Radio France, la grève et après ?dossier
Alors que la grève aborde son vingtième jour, des auditeurs fidèles, et parfois critiques, racontent leur relation aux stations du service public.
Lors d'une AG à Radio France, le 30 mars. (Photo Kenzo Tribouillard. AFP)
publié le 7 avril 2015 à 9h36

Radio France traverse aujourd'hui son vingtième jour de grève, la plus longue de son histoire. Une nouvelle assemblée générale des salariés mobilisés doit se tenir ce matin à la Maison ronde, alors que la ministre de la Culture, Fleur Pellerin, a annoncé vendredi «une dotation en capital pour financer la fin du chantier» et appelé le PDG à «rétablir le dialogue» pour sortir du conflit. Mathieu Gallet doit présenter ce mercredi son plan stratégique pour la radio publique lors d'un comité central d'entreprise extraordinaire. Il devrait notamment y annoncer un plan de départs volontaires, qui pourrait concerner jusqu'à 380 salariés.

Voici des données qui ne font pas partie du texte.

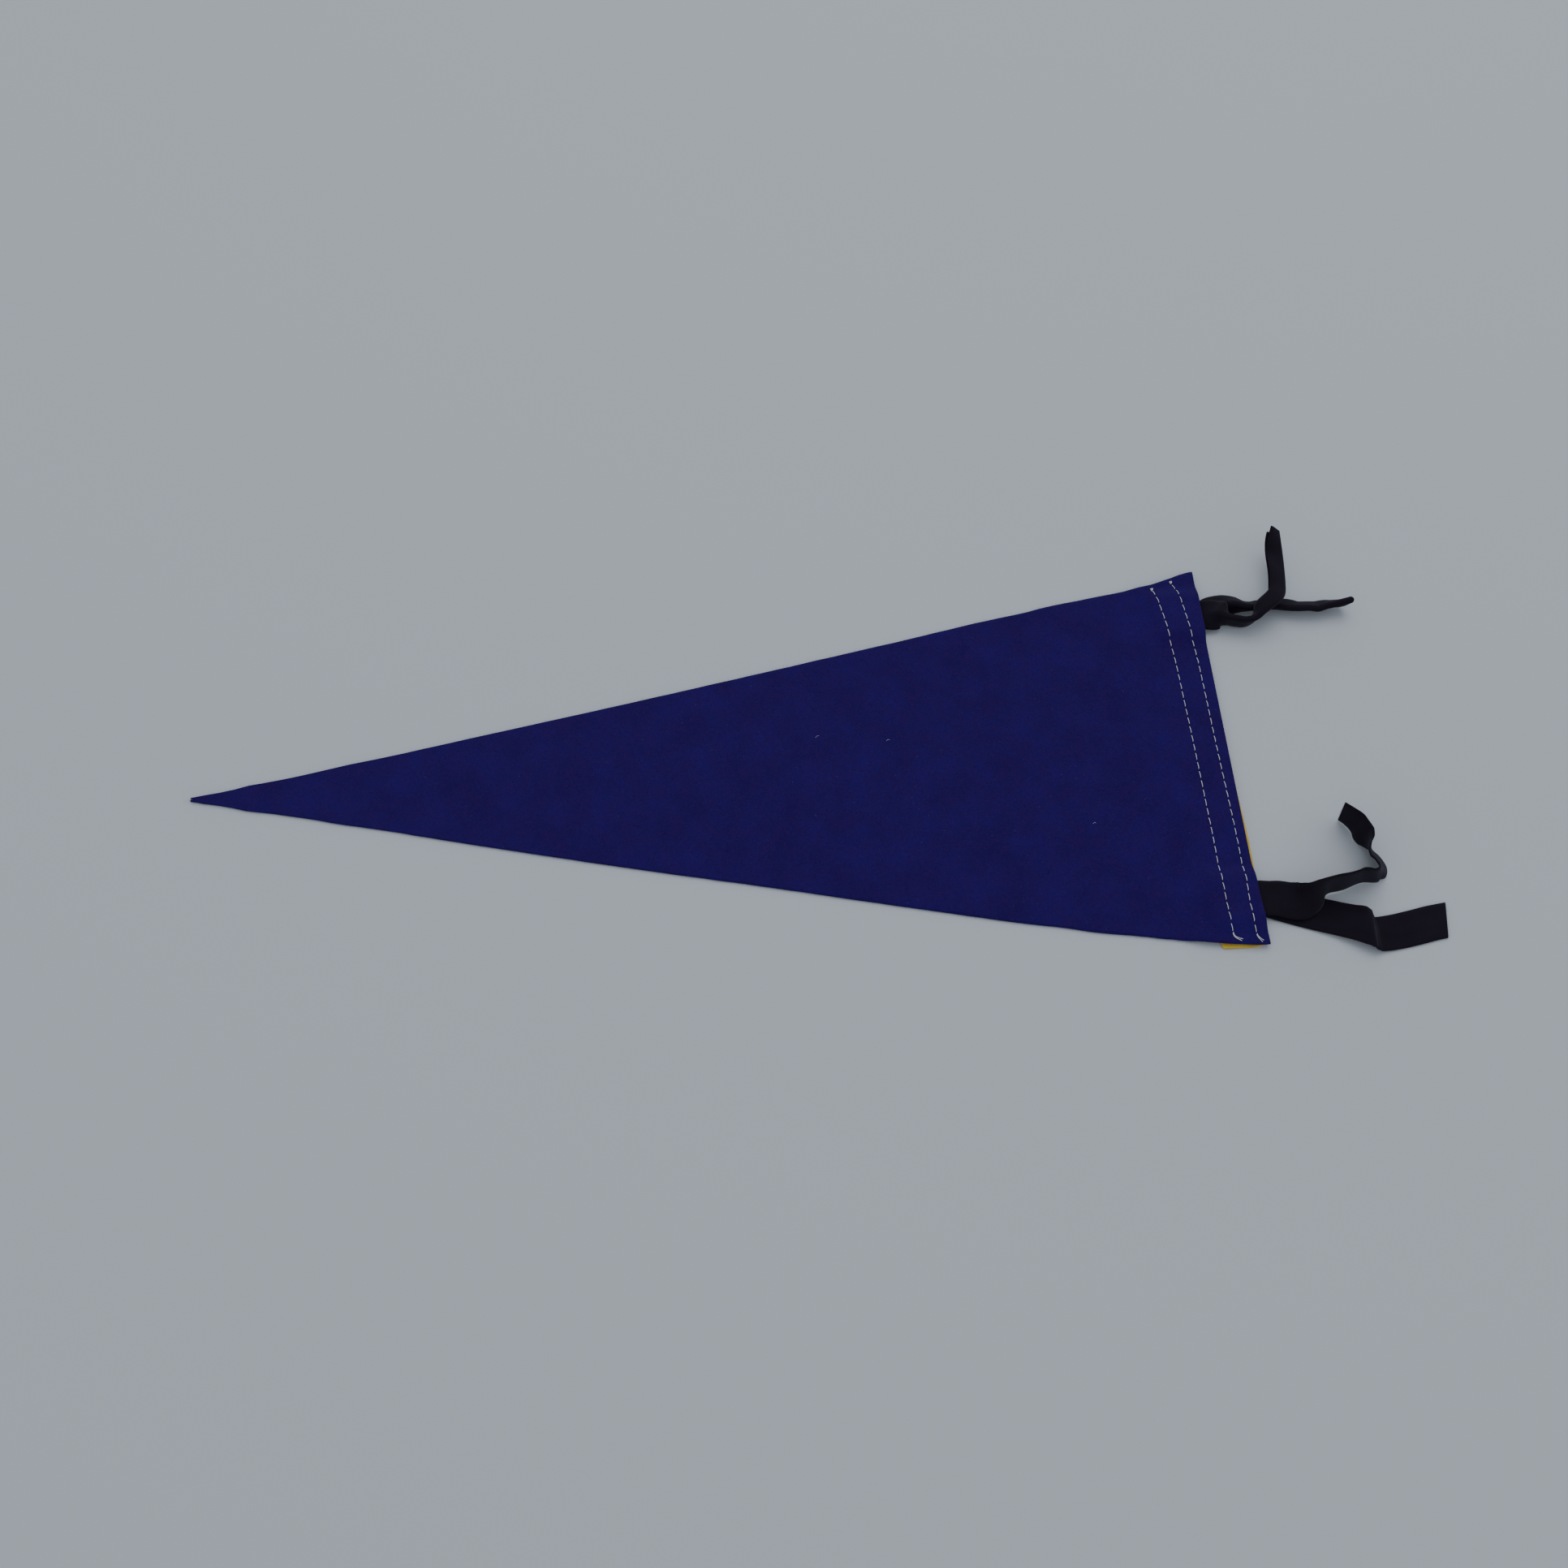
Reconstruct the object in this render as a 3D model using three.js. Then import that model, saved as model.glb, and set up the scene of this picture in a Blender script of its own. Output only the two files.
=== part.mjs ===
// A blue felt pennant lying on a flat surface, its narrow tip to the left and its hoist to the right.
// A yellow heading strip lies under the hoist, and two black tape ties are caught between strip and cloth.
// Millimetres, +Z up. The tables are measured from the middle of the hoist edge, x toward the hoist.
import * as THREE from "three";

// Driving dimensions
const CLOTH_THICK = 1.2;
const STRIP_THICK = 1;
const TAPE_THICK = 1;
const TAPE_WIDTH = 15;
const GAP = 0.3;

// Heights of the layers at the hoist, from the surface up
const OVER_STRIP = STRIP_THICK + GAP;
const ONE_TAPE = TAPE_THICK + GAP;
const LOWER_TAPE_MIDDLE = OVER_STRIP + TAPE_THICK / 2;
const UPPER_TAPE_MIDDLE = LOWER_TAPE_MIDDLE + ONE_TAPE;

// Where the cloth rises onto the strip, and onto the two layers of each tie
const STRIP_RISE = { from: -34, to: -24.5 };
const TIE_RISE = { from: -26, to: -18, full: 0.6, none: 9 };
const FAR_CORNER_LIFT = 0.6;
const NEAR_CORNER_LIFT = 0.4;
const NEAR_CORNER_FLARE = 1;

// How finely the cloth is divided: cross lines along it, and places along each cross line
const PLAIN_LINES = 30;
const HEADING_LINES = 3;
const HEADING_FROM = -35;
const PLAIN_PLACES = 13;
const TIE_PLACES = 4.5;
const TIE_REACH = 20;

// The cut edges of the cloth: its two long sides where each cross line meets them
const CLOTH_EDGES = table("x near far", [
  [-444, -0.8, 0.8],
  [-439, -2.0, 1.6],
  [-420, -6.4, 5.4],
  [-380, -14.8, 13.2],
  [-320, -28.0, 25.2],
  [-260, -41.0, 37.6],
  [-200, -53.2, 50.4],
  [-140, -65.8, 63.4],
  [-80, -77.4, 76.2],
  [-50, -82.6, 82.4],
  [-35, -85.2, 85.2],
  [-20, -87.6, 87.8],
  [-10, -88.8, 91.0],
  [-4, -89.4, 93.0],
  [0, -89.4, 93.8],
]);

// The heading strip: how far each cross line reaches in from the hoist and out past it
const STRIP_EDGES = table("y inner outer", [
  [-89.8, -17.2, -6],
  [-89.2, -18, -2],
  [-87, -18.4, -0.8],
  [-75, -18.6, 0.4],
  [-60, -18.8, 0.9],
  [-40, -19.2, 1.2],
  [-15, -19.6, 0.4],
  [20, -20.4, -0.8],
  [60, -22, -1.2],
  [84, -24, -1.6],
]);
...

En attendant, Libération a proposé aux auditeurs de Radio France de témoigner des raisons pour lesquelles ils sont attachés aux antennes de la radio publique plus qu'aux autres. De ce qu'ils trouvent là et pas ailleurs. Certains se sont dits solidaires du mouvement de grève, d'autres, franchement agacés. Les uns sont comblés par ce qu'ils écoutent d'ordinaire, les autres sont plus critiques. Tous défendent une radio de service public riche, aventureuse, dégagée des contraintes publicitaires et d'audience. En voici une sélection.

«Là, on me considère comme un être intelligent»

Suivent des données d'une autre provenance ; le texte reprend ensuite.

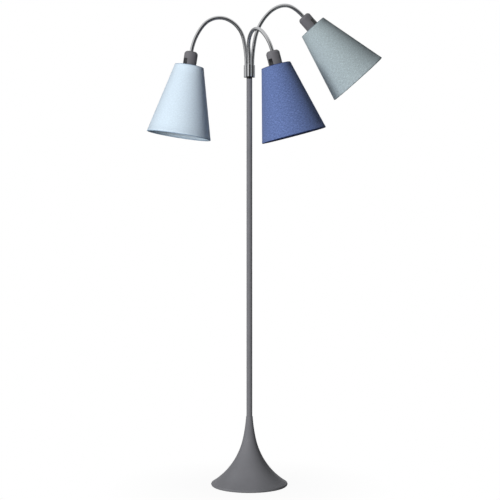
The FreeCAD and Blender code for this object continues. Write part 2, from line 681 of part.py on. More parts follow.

«Je suis Radio France… Quand l'une des radios ne me convient plus, je passe à une autre. Je cogite dur sur France Culture, ça fait un bien fou l'intelligence ! Je me ressource sur France Musique. Je suis éclectique sur France Inter, je suis locale sur France Bleu dès que je visite mon pays, je l'apprends aussi à la radio… Je trouve sur toutes ces radios des plumes, des voix, des idées qui arrivent à échapper à l'air du temps, à aller plus loin, à nous bousculer pour imaginer un autrement et des ailleurs.» (Gallia, 40 ans, Picardie)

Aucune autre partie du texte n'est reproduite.